For me, it’s sequences like the one described above that make “Master and Commander: The Far Side of the World” come alive. This is an adventure movie aimed at grownups—although I expect many youngsters will like it as well—and it’s the interactions among the men aboard a British warship that held my interest. I see this film as basically a drama in the humanist tradition, yet there are two exciting naval battle sequences and a spectacular storm at sea. But through it all, Captain Aubrey has tea served in small, elegant china cups.

Aubrey is the creation of the late Patrick O’Brian, who wrote a series of 20 novels based on this fascinating character. I haven’t read anything by O’Brian, but after seeing the movie, I learned that “Master and Commander” was the first in that series, while “The Far Side of the World” was the tenth. On Disc Two of the Collector’s Giftpack DVD set, the documentary “In the Wake of O’Brian” indicates that material for the film was drawn from several of the novels in the series and the movie’s plot was based loosely on “The Far Side of the World.” However, that novel took place during the War of 1812 and the nationality of Aubrey’s enemy was American.

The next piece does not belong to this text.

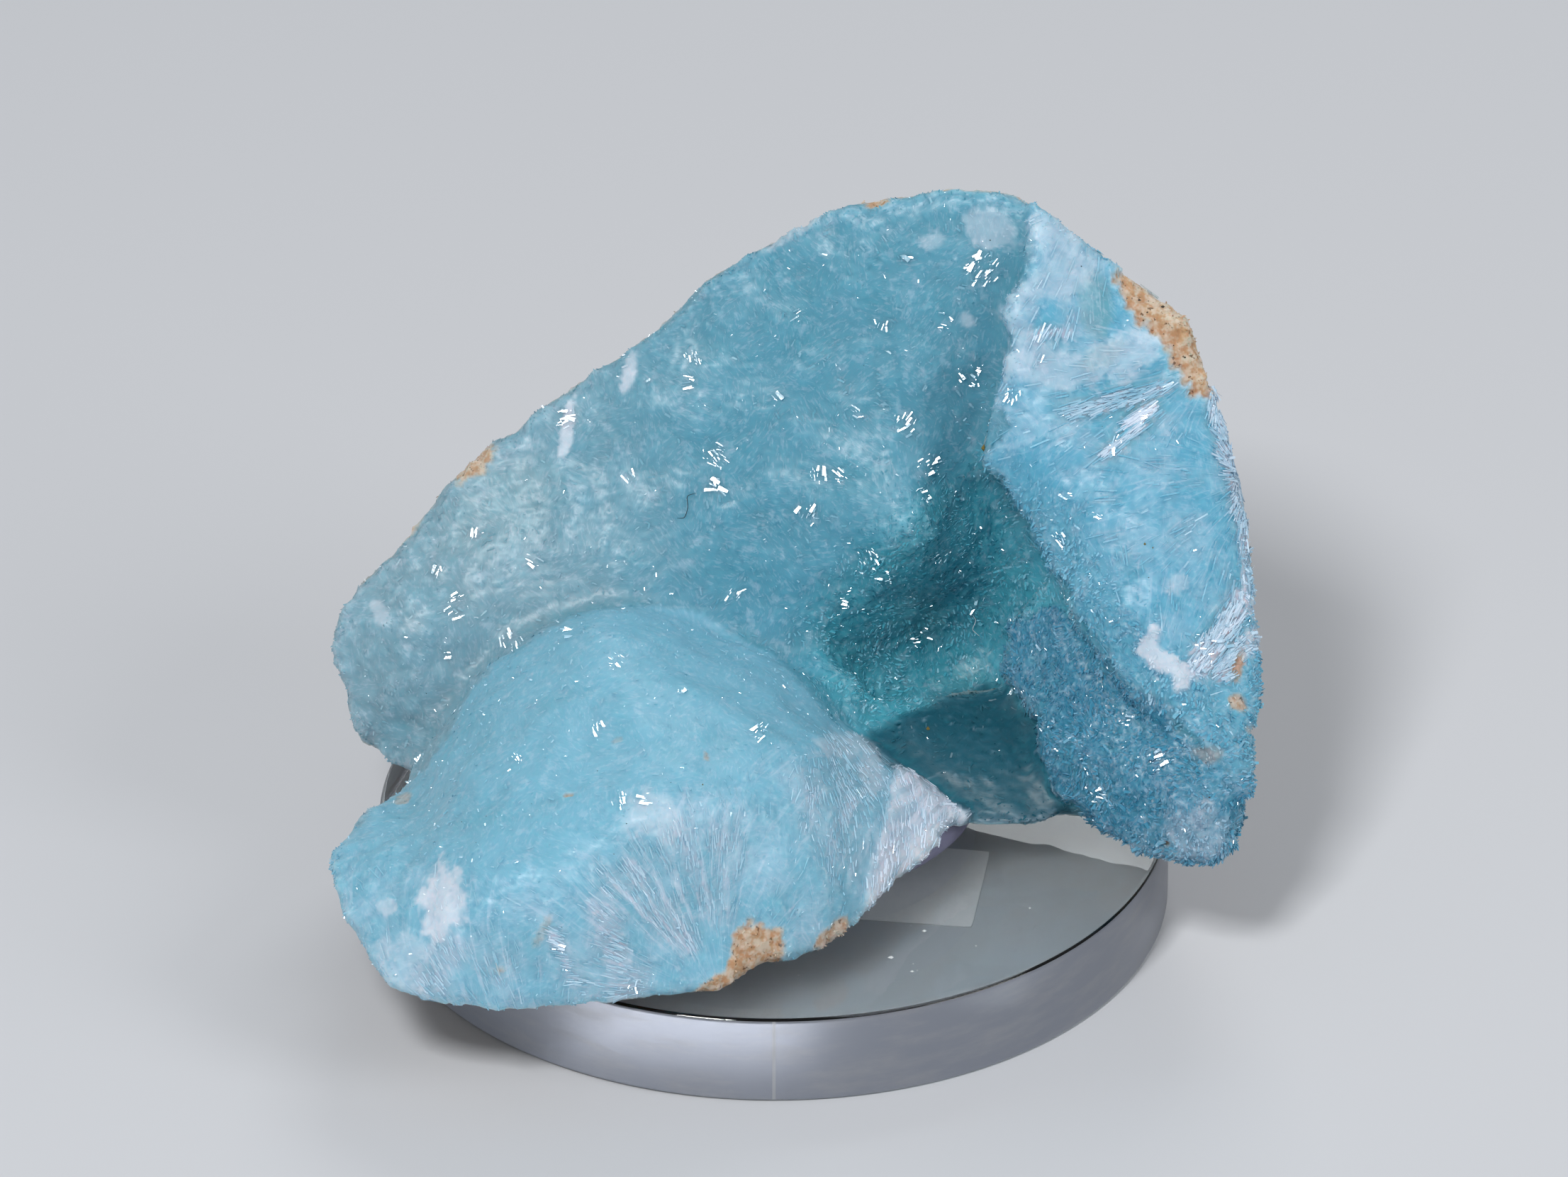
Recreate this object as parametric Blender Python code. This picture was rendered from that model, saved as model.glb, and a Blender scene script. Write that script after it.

In the movie, the story is set in 1805 and England is trying to prevent Napoleon from achieving world domination. When a 44-gun French privateer sets out to prey upon defenseless British whalers, a frigate under Aubrey’s command is dispatched to deal with the problem. Aubrey’s 28-gun warship engages the larger, faster French vessel twice, first off the coast of Brazil and later somewhere near the Galápagos Islands. But the battle sequences aren’t the mindless, soulless, balletic violence of most recent action films—instead they’re the old-fashioned-war-movie, messy kind where characters we care about end up badly wounded or dead.

I liked Russell Crowe in “Gladiator,” “A Beautiful Mind,” and “The Insider,” but I suspect his performance in “Master and Commander” may very well turn out to be his most memorable ever. He plays Captain Jack Aubrey as a courageous leader who inspires confidence in others, but at the same time his demeanor and conversations show that the command decisions he must make take an emotional toll on him. In one scene, Crowe makes Aubrey seem genuinely distressed when he chooses duty over keeping a promise he made to his best friend. In another, Crowe evinces Aubrey’s internal conflict as he abandons a man overboard because the rescue attempt poses too grave a threat to the lives of everyone aboard the ship. Crowe’s Aubrey comes across to me as a heroic figure, but one who is only slightly larger than life.